A sofisticação do voto – que determina o poder da maioria e da negociação na busca do consenso – é conteúdo que se deveria aprender na escola. Lá no bê-á-bá, porque é aí o melhor momento para semear os conceitos básicos da convivência democrática. Alardeia-se aos quatro ventos que não se deve vender o voto, mas ninguém explica o porquê.

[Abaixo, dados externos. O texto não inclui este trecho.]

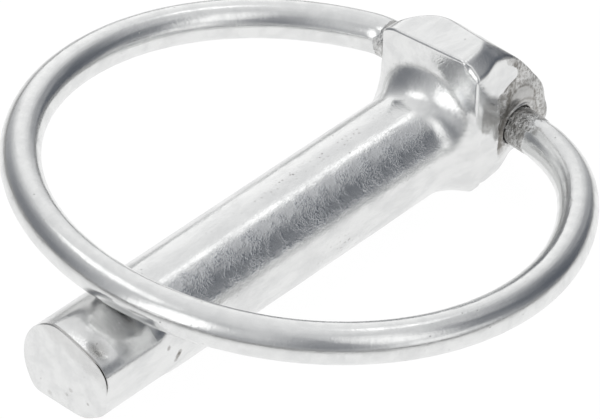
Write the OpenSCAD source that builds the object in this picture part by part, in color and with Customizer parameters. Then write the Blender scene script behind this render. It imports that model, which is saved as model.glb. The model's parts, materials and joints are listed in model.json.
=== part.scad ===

Para o eleitor menos esclarecido, vale mais o bordão “farinha pouca, meu pirão primeiro”. Ou seja: quem dá mais leva meu voto. Outro dia uma amiga que estava numa cidade do interior, no primeiro turno da eleição, arrepiou-se ao ouvir de um senhor, no dia da votação, a pergunta feita candidamente: “A senhora sabe onde é que eu posso vender meu voto? Eu soube que aqui tão comprando, mas não sei com quem é que eu negocio”. Parece brincadeira ou exagero, mas essa é a mais cristalina realidade pelos grotões do Brasil. E as emendas vão precisamente no mesmo rumo. Com elas, deputados e senadores “compram” apoios. E o que é pior: assegurados por um preceito constitucional criado justamente para preservar seus privilégios.
Em um país onde o crime organizado consegue eleger representantes legítimos, como ocorreu em São Paulo, tudo é possível. Lá, segundo detectaram os órgãos de inteligência, 12 pessoas ligadas ao crime organizado foram eleitos prefeitos ou vereadores. Na mesma pisada, deputados e senadores, com suas emendas, sejam elas de bancada, ou sejam elas pax, pex, pix, pox, pux ou lá o que for, distorcem “legalmente” a democracia em proveito próprio. E como são eles que mudam as leis do país – e, portanto, não vão votar contra seus próprios interesses –, fica tudo por isso mesmo.